Bu süreçte tutuklananlar arasında, Millî Mücadele'nin kahramanlarından Ali Fuat Cebesoy, Kore Savaşı’nda Türk Tugayı’nı komuta etmiş Tahsin Yazıcı ve eski Genelkurmay Başkanı Mehmet Nuri Yamut da bulunuyordu.
Darbenin ardından hazırlanan 1961 Anayasası, halkın doğrudan değil, vesayet organlarının kontrolünde yönlendirilmesini esas aldı. Anayasa Mahkemesi, MGK gibi kurumlar bu dönemde kuruldu.
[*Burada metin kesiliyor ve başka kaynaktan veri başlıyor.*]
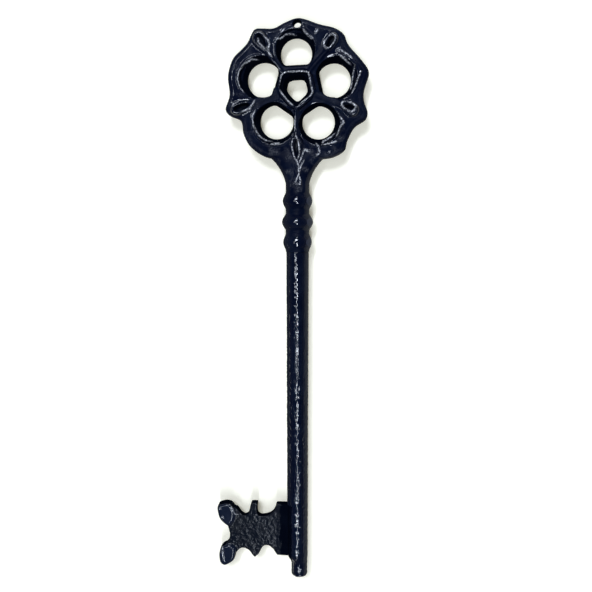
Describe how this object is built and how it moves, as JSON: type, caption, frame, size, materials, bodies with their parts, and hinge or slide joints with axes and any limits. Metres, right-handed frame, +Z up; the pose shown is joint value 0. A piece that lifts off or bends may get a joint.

Bu darbe, sadece bir hükümetin değil, milli iradenin, halkın seçme hakkının ve meşru siyaset zeminlerinin de idam sehpasına çıkarıldığı bir dönemdi. 27 Mayıs’ı takip eden yıllarda Türkiye, bir türlü tam anlamıyla demokratik istikrara kavuşamadı. Zira “bir kere yapılan darbe”, sonrakiler için hem emsal hem teşvik olmuştu.
İbretlik Bir Gerçek
Darbe, Hürriyet Bayramı Olarak İlan Edildi
27 Mayıs 1960 Darbesi'nin ardından darbeyi gerçekleştirenler, bu hukuk dışı müdahaleyi meşrulaştırmak ve yeni kuşaklara benimsetmek amacıyla 27 Mayıs’ı “Hürriyet ve Anayasa Bayramı” ilan ettiler. Bu bayram, 1961 Anayasası’nın kabulünden itibaren 1982 yılına kadar tam 22 yıl boyunca resmî bayram olarak kutlandı. Okullarda törenler düzenlendi, öğrencilere 27 Mayıs’ın bir “kurtuluş” olduğu öğretildi. Darbe, bir devrim gibi sunuldu; anayasal düzenin ordu sayesinde tesis edildiği propagandası yapıldı. Bu uygulama, vesayet zihniyetinin topluma nasıl sistemli bir şekilde empoze edildiğinin çarpıcı bir örneğidir.